The use of multiple processors to avoid the "processor bottleneck" provides some gains but again has limits. Given a code path to forward a data packet, it is not plausible to split that path into more than a few stages. Typically these stages would involve network input, protocol functions, and network output. The basis for this limitation is the overhead incurred to interface the different processors beyond a limited number of task divisions. That is, after a certain point, the increase in interface overhead outweighs the savings obtained from the additional stage. This is particularly true because of the need to tightly integrate the various components; for example, congestion control at the protocol level requires dose coordination with the output device. Also, the interface overhead costs are made more severe by the complication of the interface which is required.
Currently, most bridge/router implementations rely heavily on off-the-shelf microprocessors to perform the packet forwarding functions. The best implementations are able to sustain processing rates approaching 100,000 packets per second (PPS). When dealing with media such as ethernet or current telecommunications lines, this processing rate is more than adequate.
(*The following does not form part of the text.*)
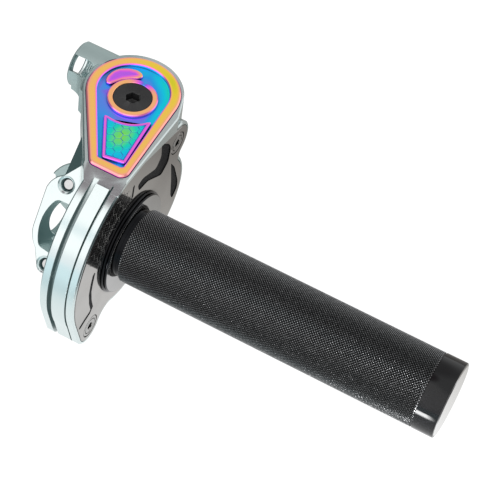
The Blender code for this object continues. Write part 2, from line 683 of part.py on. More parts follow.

When faster media such as Fiber Distributed Data Interchange (FDDI) is used, existing processing rates may still be sufficient as long as there is only one such high packet rate interface present. When multiple high packet rate interfaces are used, 100,000 PPS become inadequate. Current software-based implementations for bridges/routers are simply not capable of media-rate packet forwarding on emerging media such as asynchronous transfer mode (ATM) or Optical Connection-12 Synchronous Optical Network (OC-12 SONET) which can accommodate communication rates up to 6 times the current 100 megabits per second limits to rates of 600 megabits per second.
It should be noted that the ever increasing power of off-the-shelf microprocessors might solve the throughput problem, but this is probably a vain hope. For example a single OC-24 ATM interface can sustain nearly 3 million internetworking protocol (IP) packets per second. This is over 30 times the rates achieved by the current best software techniques. If processing power doubles every year, the wait for sufficient processing power to make a software approach viable would be at least 4-5 years. In addition, the media capabilities will likely continue to increase over such a span of years. Additionally, any such processor will likely require large amounts of the fastest (most expensive) memory available to operate at full speed, resulting in an unacceptably high system cost.
In general then, the multiprocessor approach is not the answer to substantially increasing the throughput of the packet switching network. This has been borne out by several attempts by technically well-regarded groups to build packet switches using this approach. While aggregate throughput over a large number of interfaces can be obtained, this is, in reality, little different than having a large number of small switches. It has thus far proven implausible to substantially speed up a single stream using the multiprocessing approach.
A need still exists for an improved protocol data unit (i.e., frame, cell, or packet) forwarding system which solves the above-identified problems in a manner which can better handle large numbers of input streams, large numbers of output destinations and lines, many different types of communication protocols, and large and small data packets at both high bit throughput rates and high packet throughput rates, while maintaining reasonable costs and complexity.